Thousands of women and girls are being targeted by the deliberate tactic of using rape as a weapon in the civil war that has erupted in Ethiopia, according to eyewitnesses.
In a rare account from inside the heavily isolated region of Tigray, where communications with the outside world are being deliberately cut off, an Ethiopian nun has spoken of the widespread horror she and her colleagues are seeing on a daily basis since a savage war erupted six months ago.
“Rape is starting at the age of 8 and to the age of 72. Many, many have been raped. This has all happened so quickly,” said the sister, who cannot be named to protect her security but is based in the regional capital of Mekelle.
“It is so widespread, I go on seeing it everywhere, thousands. This rape is in public, in front of family, husbands, in front of everyone. Their legs and their hands are cut, all in the same way.”

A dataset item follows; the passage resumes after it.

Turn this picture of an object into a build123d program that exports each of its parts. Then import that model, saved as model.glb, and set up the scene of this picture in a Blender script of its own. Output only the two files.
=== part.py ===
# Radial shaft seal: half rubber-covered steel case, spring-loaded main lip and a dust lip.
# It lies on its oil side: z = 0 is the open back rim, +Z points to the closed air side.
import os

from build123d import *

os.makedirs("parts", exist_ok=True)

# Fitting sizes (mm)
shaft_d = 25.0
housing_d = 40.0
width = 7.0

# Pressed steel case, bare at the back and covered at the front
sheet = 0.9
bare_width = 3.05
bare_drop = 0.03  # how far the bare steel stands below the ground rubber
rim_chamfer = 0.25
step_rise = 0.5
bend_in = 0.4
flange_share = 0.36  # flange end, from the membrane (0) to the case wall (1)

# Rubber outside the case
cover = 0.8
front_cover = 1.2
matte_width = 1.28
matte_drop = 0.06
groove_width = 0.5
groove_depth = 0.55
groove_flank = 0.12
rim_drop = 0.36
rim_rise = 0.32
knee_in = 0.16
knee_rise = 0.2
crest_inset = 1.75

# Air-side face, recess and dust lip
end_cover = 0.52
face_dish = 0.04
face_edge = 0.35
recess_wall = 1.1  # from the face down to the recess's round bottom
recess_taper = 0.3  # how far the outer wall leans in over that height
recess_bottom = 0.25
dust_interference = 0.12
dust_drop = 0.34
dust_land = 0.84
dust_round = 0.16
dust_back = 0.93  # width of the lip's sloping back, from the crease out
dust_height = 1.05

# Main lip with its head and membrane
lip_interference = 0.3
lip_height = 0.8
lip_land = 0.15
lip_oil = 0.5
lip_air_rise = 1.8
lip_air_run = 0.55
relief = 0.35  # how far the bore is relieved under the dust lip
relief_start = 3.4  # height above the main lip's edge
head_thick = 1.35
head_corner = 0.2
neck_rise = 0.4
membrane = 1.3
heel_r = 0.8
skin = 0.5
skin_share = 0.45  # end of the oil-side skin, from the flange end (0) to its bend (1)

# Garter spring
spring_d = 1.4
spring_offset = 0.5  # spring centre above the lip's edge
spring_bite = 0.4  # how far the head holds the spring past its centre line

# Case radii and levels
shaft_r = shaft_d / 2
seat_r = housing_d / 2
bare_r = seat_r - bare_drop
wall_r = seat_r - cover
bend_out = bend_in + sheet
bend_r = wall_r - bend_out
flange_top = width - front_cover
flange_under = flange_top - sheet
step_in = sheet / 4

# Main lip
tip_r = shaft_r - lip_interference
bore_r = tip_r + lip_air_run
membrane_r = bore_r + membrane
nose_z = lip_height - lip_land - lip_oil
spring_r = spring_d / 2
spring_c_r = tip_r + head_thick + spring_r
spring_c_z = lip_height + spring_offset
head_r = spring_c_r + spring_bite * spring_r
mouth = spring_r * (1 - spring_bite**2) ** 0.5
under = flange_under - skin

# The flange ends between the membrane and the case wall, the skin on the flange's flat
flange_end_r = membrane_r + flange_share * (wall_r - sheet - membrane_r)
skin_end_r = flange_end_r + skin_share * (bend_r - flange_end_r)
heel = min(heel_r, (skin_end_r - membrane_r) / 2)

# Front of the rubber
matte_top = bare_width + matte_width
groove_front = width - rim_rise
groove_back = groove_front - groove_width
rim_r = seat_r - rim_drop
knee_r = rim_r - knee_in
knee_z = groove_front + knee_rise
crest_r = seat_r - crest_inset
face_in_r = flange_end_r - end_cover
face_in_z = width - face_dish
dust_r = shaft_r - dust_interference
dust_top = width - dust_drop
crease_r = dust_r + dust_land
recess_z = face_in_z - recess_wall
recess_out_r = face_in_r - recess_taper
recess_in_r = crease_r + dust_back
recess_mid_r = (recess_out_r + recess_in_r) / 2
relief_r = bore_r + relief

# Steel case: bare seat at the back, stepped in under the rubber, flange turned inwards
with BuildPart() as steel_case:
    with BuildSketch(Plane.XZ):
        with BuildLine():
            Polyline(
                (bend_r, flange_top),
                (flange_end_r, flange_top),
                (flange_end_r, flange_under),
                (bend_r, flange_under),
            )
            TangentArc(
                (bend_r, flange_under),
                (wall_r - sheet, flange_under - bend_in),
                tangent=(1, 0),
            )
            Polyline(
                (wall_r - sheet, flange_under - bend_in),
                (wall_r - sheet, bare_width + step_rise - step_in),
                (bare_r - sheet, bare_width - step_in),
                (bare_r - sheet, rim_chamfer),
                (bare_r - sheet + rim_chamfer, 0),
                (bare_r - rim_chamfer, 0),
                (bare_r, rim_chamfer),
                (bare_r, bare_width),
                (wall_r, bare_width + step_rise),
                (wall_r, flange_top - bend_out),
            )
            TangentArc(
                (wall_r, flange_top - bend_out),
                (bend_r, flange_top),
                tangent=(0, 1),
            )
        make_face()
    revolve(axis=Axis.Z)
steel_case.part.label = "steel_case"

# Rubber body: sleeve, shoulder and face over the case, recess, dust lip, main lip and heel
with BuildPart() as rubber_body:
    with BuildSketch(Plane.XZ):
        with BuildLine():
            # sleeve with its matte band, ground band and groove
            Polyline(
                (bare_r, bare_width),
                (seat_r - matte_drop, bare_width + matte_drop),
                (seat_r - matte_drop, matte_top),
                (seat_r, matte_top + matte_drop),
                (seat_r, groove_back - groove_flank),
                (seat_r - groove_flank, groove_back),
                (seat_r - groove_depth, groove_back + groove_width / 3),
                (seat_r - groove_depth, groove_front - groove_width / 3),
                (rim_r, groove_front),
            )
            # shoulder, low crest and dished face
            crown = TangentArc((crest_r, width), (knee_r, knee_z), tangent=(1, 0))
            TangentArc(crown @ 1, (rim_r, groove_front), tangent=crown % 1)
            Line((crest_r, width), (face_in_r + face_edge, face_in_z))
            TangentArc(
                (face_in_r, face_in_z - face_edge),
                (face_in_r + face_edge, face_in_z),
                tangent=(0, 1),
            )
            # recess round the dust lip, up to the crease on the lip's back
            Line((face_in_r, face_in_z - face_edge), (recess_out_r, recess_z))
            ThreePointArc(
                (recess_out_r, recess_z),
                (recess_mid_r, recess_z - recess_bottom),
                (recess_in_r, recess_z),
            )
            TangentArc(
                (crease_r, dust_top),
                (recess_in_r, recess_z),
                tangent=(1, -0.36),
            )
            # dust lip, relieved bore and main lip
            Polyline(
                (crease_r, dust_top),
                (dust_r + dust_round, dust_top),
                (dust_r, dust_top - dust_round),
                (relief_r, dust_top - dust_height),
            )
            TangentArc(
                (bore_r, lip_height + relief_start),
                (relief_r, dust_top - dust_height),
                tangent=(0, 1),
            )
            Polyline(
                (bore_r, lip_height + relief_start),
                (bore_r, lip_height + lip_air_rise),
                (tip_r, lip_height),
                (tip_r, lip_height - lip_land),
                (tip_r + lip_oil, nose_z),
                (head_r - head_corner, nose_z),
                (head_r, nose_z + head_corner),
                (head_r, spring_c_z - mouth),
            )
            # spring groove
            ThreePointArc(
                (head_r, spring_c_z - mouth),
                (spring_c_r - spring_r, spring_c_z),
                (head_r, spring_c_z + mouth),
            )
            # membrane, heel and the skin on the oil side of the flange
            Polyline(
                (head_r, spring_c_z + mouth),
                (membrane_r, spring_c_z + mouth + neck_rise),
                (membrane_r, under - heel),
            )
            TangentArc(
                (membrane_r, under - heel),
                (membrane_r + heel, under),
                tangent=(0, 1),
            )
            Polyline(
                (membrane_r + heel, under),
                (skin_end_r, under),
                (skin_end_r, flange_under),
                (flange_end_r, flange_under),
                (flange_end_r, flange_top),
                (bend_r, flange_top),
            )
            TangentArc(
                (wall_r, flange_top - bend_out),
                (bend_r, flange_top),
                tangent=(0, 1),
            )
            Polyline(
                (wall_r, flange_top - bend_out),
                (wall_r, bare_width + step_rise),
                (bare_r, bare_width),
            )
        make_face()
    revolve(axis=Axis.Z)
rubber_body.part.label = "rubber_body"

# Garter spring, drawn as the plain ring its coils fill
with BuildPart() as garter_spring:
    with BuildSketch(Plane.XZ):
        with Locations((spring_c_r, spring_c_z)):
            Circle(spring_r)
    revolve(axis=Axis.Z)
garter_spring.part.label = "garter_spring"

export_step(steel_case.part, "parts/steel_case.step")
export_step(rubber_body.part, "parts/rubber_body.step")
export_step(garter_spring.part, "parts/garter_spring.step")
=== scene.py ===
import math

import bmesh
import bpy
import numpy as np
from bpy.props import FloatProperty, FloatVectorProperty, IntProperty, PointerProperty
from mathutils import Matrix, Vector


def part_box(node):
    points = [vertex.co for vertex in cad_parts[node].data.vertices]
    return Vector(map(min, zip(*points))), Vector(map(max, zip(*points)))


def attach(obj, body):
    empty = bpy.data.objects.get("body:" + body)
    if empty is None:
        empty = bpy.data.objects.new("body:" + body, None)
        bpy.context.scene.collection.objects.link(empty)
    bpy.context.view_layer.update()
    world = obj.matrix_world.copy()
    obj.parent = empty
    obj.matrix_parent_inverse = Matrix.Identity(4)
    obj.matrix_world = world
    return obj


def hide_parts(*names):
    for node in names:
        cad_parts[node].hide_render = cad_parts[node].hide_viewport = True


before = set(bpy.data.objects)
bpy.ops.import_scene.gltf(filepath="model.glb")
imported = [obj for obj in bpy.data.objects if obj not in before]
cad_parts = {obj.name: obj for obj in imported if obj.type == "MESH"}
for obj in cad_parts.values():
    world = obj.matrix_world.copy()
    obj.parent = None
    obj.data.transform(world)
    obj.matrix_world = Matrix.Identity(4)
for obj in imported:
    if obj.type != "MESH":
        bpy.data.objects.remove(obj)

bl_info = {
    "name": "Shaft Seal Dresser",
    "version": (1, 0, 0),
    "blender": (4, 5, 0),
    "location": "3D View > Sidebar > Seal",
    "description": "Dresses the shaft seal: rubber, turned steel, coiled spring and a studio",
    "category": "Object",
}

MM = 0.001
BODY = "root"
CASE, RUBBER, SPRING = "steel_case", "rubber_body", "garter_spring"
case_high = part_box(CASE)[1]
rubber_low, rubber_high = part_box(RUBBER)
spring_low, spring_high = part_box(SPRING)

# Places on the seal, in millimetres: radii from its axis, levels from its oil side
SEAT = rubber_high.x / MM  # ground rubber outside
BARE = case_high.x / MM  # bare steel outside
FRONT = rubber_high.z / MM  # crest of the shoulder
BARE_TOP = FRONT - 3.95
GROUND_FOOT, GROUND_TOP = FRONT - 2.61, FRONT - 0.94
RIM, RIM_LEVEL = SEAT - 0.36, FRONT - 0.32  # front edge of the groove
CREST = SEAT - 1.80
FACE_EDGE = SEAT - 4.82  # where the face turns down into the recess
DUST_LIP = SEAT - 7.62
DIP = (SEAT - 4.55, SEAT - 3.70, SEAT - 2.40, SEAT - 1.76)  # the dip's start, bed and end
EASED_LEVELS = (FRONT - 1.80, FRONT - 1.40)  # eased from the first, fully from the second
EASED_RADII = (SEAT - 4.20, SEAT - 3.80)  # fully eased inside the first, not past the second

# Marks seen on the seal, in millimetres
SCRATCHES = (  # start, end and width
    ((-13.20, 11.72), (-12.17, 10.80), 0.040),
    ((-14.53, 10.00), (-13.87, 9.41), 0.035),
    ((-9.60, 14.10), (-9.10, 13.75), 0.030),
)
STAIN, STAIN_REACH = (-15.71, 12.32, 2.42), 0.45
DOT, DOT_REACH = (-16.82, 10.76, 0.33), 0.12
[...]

The northern area of Ethiopia, home to 5.6 million people, has been racked by civil war since the Nobel peace prize laureate, the prime minister, Abiy Ahmed, sent the army in to oust the powerful regional government there on 4 November. The forces were joined by Eritrean troops, allied to Ahmed’s government, in fighting against the Tigray People’s Liberation Front. The conflict has led to thousands of people being displaced internally, as well as more than 63,000 people fleeing to bordering regions in east Sudan.
“For us, it’s so shocking. So sudden. We have a normal life, things are improving, health centres, lives and education programmes,” she said. “Then, as if in a day, there’s a fully fledged war. For the last three months now we are trying to feed 25,000 displaced people … some are 120km away from Mekelle.
“[Rape is happening] wherever there are Eritrean or Ethiopian troops. Tragic. Every single woman. Not only once. It is intentional; it is deliberate. I am confident in that from what I am witnessing. Some 70,000 civilians are under attack. So much looting, fighting, raping. All targeting the civilians. The brutality, the killings, the harassing.
“This region has been closed off. Cut off from all support that people deserve. We are isolated, lonely, neglected. The young people are so scared.”
The conflict has plunged the region even further into severe food insecurity, and a deliberate military blockade of food risks mass starvation, a recent report by the World Peace Foundation warned. At least 5.2 million people are in need of food aid.
The UN has confirmed that military forces are impeding humanitarian access to parts of Tigray, and there have been reports of military forces from Eritrea working with Ethiopians to cut off critical aid routes.
In the UN’s first statement confirming that aid was not getting through to people, the secretary general’s spokesman, Stéphane Dujarric, said on Wednesday that “blockades by military forces” had stopped humanitarian aid from reaching the areas where people were most in need and that the situation was “fluid and unpredictable”.
“Of the three million people targeted to receive emergency shelter and non-food items, only 347,000 people – that is, about 12% – had been reached since 3 May. With the start of the rainy season, our humanitarian colleagues warn that it is critical that aid agencies can provide minimal dignified shelter for the displaced,” the statement said.
Laetitia Bader, director for the Horn of Africa at Human Rights Watch, said the communications shutdown across the region was hampering efforts to document what was happening in Tigray.
“Since the beginning of this conflict, the warring parties have gone out of their way to make it extremely difficult to document the human rights abuses and humanitarian situation in real time. In the last three weeks, with the internet shutdown, it has become impossible.”
The head of the women’s rights committee at the European parliament, Evelyn Regner, called this week for perpetrators to be called to account for the widespread sexual violence being used as a weapon of war in Tigray, saying lessons from the Rwandan genocide and the war crimes in Bosnia and Herzegovina have still not been learned.
“Sexual violence against women and girls has been used as a weapon of war for centuries. Unfortunately, it is still the case in many conflicts throughout the world and the civil war in northern Ethiopia is yet another example of it. More than 500 women have formally reported sexual violence – but the toll is expected to be much higher,” she said.
“Sexual violence and rape are to be condemned and addressed by leaders worldwide, as President Biden already did. These atrocities have to come to an end and soldiers, as well as their commanders, involved in these acts have to be convicted.”
Magnus MacFarlane-Barrow, head of the UK charity Mary’s Meals, which is supporting the nun and her fellow humanitarian workers and has launched an emergency appeal for Tigray, said: “The deterioration of the humanitarian situation in Tigray is terrifying. It would be hard to exaggerate the acute suffering of the people there and how bleak their future looks.
“We thank God for the sister, and all our amazing co-workers there, who are literally saving lives through their incredibly courageous efforts. The world might be understandably distracted by the pandemic right now but we surely we cannot just turn our backs on this enormous human catastrophe?”
The nun in Mekelle told the Guardian: “Everybody in the world should condemn the killing of civilians. People having to leave their loved homes and the sexual violence … so many woman and girls raped.
“I would like to say to the world: they must not wait for another second. Everybody in the world must act, must condemn this.”